Dimanche à Copenhague

Elizabeth May

Pénétrer dans le palais des congrès s’est avéré un véritable tour de force. Un cercle de policiers danois bloquait l’accès à quiconque n’avait pas un motif valable de pénétrer dans la zone de la conférence… sans compter que le palais des congrès est fermé aujourd’hui pour des ratissages de sécurité… en vue d’accueillir plus d’une centaine de dirigeants venus du monde entier. Des chiens renifleurs d’explosifs, des clôtures et des fils barbelés partout, et moi, j’essaie d’entrer à temps pour CTV et la période des questions. Ça y est, j’y suis!

J’attends avec impatience le discours du secrétaire des États-Unis à l’Énergie Stephen Chu. En attendant, je discute avec un représentant du gouvernement d’Écosse, pendant qu’un groupe de musiciens danois se met à jouer (Outlandish, c’est le nom du groupe). Le représentant écossais m’annonce que l’Écosse compte réduire ses émissions de gaz à effet de serre de 42 % en dessous des niveaux de 1990. Très impressionnant!

Stephen Chu est extrêmement intéressant. Prix Nobel de physique et secrétaire à l’Énergie du président Obama. Il a ouvert son discours sur une citation du président : « L’époque où les États-Unis se traînaient les pieds est maintenant révolue. »

Je me demande si c’est la première fois de l’histoire que deux lauréats du prix Nobel se retrouvent dans un même cabinet.

Chu a passé en revu les principaux programmes des États-Unis visant à maximiser le rendement énergétique -- dans les appareils électroménagers, les maisons et les gros édifices (pour économiser jusqu’à 75 % de l’énergie utilisée dans les bâtiments).  

Puis il a présenté le programme ambitieux des États-Unis dans le domaine de l’énergie renouvelable. Selon Chu, le coût élevé du silicium cristallin et de la technologie de photopiles en couches minces est sur le point de chuter considérablement. Il en coûtera bientôt moins d’un dollar pour produire un kilowatt.
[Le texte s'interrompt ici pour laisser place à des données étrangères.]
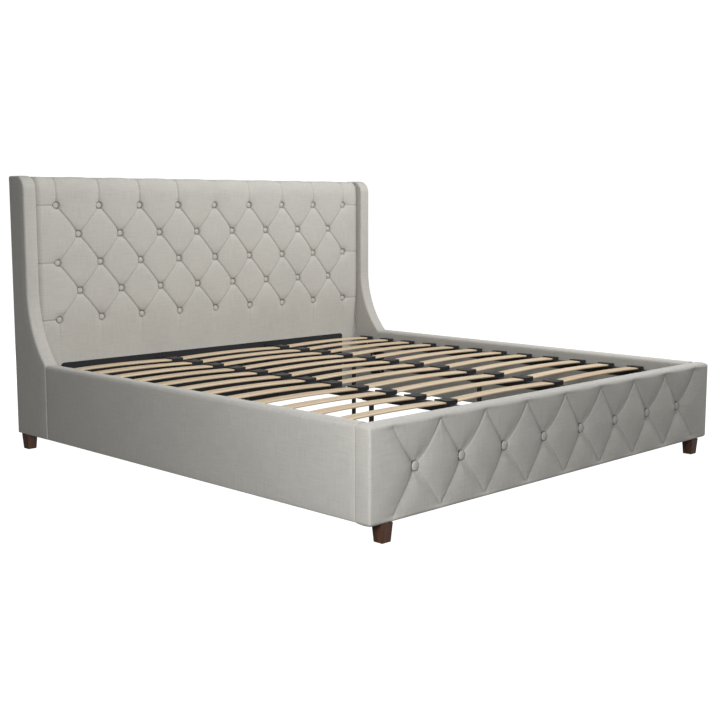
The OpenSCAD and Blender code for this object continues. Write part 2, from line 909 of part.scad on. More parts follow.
headboard_stile_left();
headboard_stile_right();
headboard_top_rail();
headboard_middle_rail();
headboard_bottom_rail();
headboard_uprights();
headboard_plywood();
headboard_tufted_cover();
headboard_buttons();
headboard_dust_cloth();
headboard_back_cover();
wing_board_left();
wing_board_right();
wing_cover_left();
wing_cover_right();
wing_bolts();
side_rail_board_left();
side_rail_board_right();
side_rail_cover_left();
side_rail_cover_right();
footboard_board();
footboard_tufted_cover();
footboard_buttons();
joint_plate_left();
joint_plate_right();
corner_bracket_left();
corner_bracket_right();
joint_bolts();
ledge_left();
ledge_right();
ledge_screws();
centre_rail_left();
centre_rail_right();
head_hangers();
foot_hangers();
hanger_screws();
centre_leg_head_left();
centre_leg_head_right();
centre_leg_foot_left();
centre_leg_foot_right();
leg_bolts();
glide_head_left();
glide_head_right();
glide_foot_left();
glide_foot_right();
slats_left();
slats_middle();
slats_right();
side_caps_left();
side_caps_right();
double_caps_left();
double_caps_right();
foot_head_left();
foot_head_right();
foot_front_left();
foot_front_right();
foot_bolts();
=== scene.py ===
# Upholstered king-size bed: the finished surfaces over its frame. Metres.
# +X is the bed's right-hand side seen from the foot end, +Y points to the head end, +Z is up.
import json
import math

import bmesh
import bpy
import numpy as np
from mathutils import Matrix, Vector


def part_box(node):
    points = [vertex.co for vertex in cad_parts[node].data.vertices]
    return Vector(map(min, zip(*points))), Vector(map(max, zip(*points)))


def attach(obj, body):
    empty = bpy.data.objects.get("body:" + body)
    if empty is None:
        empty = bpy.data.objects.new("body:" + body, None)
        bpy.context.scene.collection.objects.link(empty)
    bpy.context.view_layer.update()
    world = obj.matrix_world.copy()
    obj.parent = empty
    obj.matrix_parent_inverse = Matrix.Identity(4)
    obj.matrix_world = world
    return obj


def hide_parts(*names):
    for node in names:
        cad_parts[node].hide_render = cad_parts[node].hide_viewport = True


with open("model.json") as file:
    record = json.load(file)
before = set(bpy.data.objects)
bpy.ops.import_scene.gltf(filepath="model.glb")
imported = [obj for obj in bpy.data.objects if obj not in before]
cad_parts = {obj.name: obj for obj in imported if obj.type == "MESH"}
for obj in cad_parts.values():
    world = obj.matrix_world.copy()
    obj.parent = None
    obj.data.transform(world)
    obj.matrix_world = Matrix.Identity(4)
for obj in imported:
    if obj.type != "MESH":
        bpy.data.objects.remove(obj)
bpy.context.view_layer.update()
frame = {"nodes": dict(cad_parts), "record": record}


# ---- camera ----
# A short telephoto stands off the left-hand foot corner, with its eye a little above the
# headboard's middle.
camera_data = bpy.data.cameras.new("camera")
camera_data.lens = 59.17
camera_data.clip_end = 200.0
camera = bpy.data.objects.new("camera", camera_data)
camera.location = (-3.606, -3.617, 1.0745)
camera.rotation_euler = (math.radians(82.4477), 0.0, math.radians(-44.9323))
bpy.context.scene.collection.objects.link(camera)
bpy.context.scene.camera = camera


# ---- studio ----
# A pale floor, a dim soft dome, brighter from the foot end and from behind on the right, a large
# soft light over the mattress, a smaller one beside it on the right, one off the left corner and
# one behind the headboard.
class Wire:
    """One value on its way through a node tree; arithmetic on it adds Math nodes."""

    def __init__(self, tree, socket=None):
        self.tree = tree
        self.socket = socket

    def node(self, kind, settings=None, inputs=None, out=0):
        """Adds a node, sets its settings first, then fills its sockets with values or wires."""
        made = self.tree.nodes.new("ShaderNode" + kind)
        for name, value in (settings or {}).items():
            if name == "stops":
                while len(made.color_ramp.elements) < len(value):
                    made.color_ramp.elements.new(1.0)
                for element, (place, colour) in zip(made.color_ramp.elements, value):
                    element.position = place
                    element.color = (*colour, 1.0)
            else:
                setattr(made, name, value)
        for name, value in (inputs or {}).items():
            if isinstance(value, Wire):
                self.tree.links.new(value.socket, made.inputs[name])
            else:
                made.inputs[name].default_value = value
        return Wire(self.tree, made.outputs[out])

    def maths(self, operation, first, second=0.0):
        return self.node("Math", {"operation": operation}, {0: first, 1: second})

    def __add__(self, other):
        return self.maths("ADD", self, other)

    def __sub__(self, other):
        return self.maths("SUBTRACT", self, other)

    def __rsub__(self, other):
        return self.maths("SUBTRACT", other, self)

    def __mul__(self, other):
        return self.maths("MULTIPLY", self, other)

    __radd__ = __add__
    __rmul__ = __mul__

    def clipped(self):
        """The value held between 0 and 1."""
        return self.node("Clamp", None, {"Value": self})

    def stretched(self, x, y, z=1.0):
        """A vector with each of its parts multiplied by its own number."""
        return self.node("VectorMath", {"operation": "MULTIPLY"}, {0: self, 1: (x, y, z)})

    def part(self, number):
        """One part of a vector: 0 is x, 1 is y and 2 is z."""
        return self.node("SeparateXYZ", None, {0: self}, out=number)

    def noise(self, detail=2.0, roughness=0.5):
        """Cloudy noise from 0 to 1, about one cloud for each unit of the vector."""
        inputs = {"Vector": self, "Scale": 1.0, "Detail": detail, "Roughness": roughness}
        return self.node("TexNoise", None, inputs)

    def mixed(self, low, high):
        """The colour low where the value is 0, and high where it is 1."""
        settings = {"data_type": "RGBA", "clamp_factor": True}
        low = low if isinstance(low, Wire) else (*low, 1.0)
        high = high if isinstance(high, Wire) else (*high, 1.0)
        return self.node("Mix", settings, {0: self, 6: low, 7: high}, out=2)


def feed(shader, socket, wire):
    """Joins a wire to a shader's socket."""
    wire.tree.links.new(wire.socket, shader.inputs[socket])


scene = bpy.context.scene
scene.view_settings.view_transform = "Standard"

foot_glow = 0.35
back_glow = 0.42
faint_glow = 0.05
backdrop_white = 1.06
world = bpy.data.worlds.new("studio")
world.use_nodes = True
scene.world = world
dome = Wire(world.node_tree)
backdrop = world.node_tree.nodes["Background"]
backdrop.inputs["Color"].default_value = (1.0, 0.995, 0.98, 1.0)
direction = dome.node("TexCoord", out="Generated")
to_right = direction.part(0)
to_head = direction.part(1)
from_foot = (0.0 - to_head).clipped()
from_back = (to_head * 0.7 + to_right * 0.7).clipped()
glow = from_foot * foot_glow + from_back * back_glow + faint_glow
seen = dome.node("LightPath", out="Is Camera Ray")
feed(backdrop, "Strength", seen * backdrop_white + (1.0 - seen) * glow)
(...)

Il estime que nous assisterons bientôt au développement à grande échelle de ces technologies, sans subventions du gouvernement.  

Son passage sur le biocarburant portait essentiellement sur l’éthanol cellulosique. Malheureusement, Chu a un énorme parti pris pour le nucléaire et estime que le seul obstacle au développement de cette industrie est le risque de prolifération des armes nucléaires. Il a également parlé de capture et stockage de CO2… en admettant que ces technologies pourraient ne jamais s’avérer viable sur le plan commercial. Passant en revu toutes les nations qui réalisent des travaux dans ce domaine, il n’a jamais mentionné le Canada. Il a aussi parlé d’investissements dans de nouvelles technologies, comme les gigantesques piles liquides. Encore à l’étape de prototype, ce genre de pile fonctionne un peu comme une grande piscine. Le stockage de l’énergie produite par les sources d’énergie renouvelables, éolienne et solaire, est très important.

Il a beaucoup insisté sur la recherche à haut risque et à valeur élevée actuellement en cours aux États-Unis, comme celle entourant la pile liquide.

M. Chu a cédé sa place sur le podium à M. Rajendra Pachauri (Ph.D.), qui est le président du Groupe d'experts intergouvernemental sur l'évolution du climat. M. Pachauri a confirmé l’opinion que je m’étais formée à partir des meilleures données scientifiques disponibles à l’heure actuelle, en insistant sur l’importance de freiner immédiatement la hausse des émissions de gaz à effet de serre pour les réduire définitivement à compter de 2015, ou il sera trop tard. Il a lancé un appel à la mobilisation de toutes les citoyennes et de tous les citoyens du monde pour forcer les gouvernements à intervenir.  

Aucun de ces deux orateurs n’a parlé de ce qui devait se passer ici, à Copenhague.  

La meilleure bannière de la journée a été celle de Greenpeace -- une immense bannière installée en face du Bella Centre sur laquelle on pouvait lire : « Les politiciens parlent. Les leaders agissent.»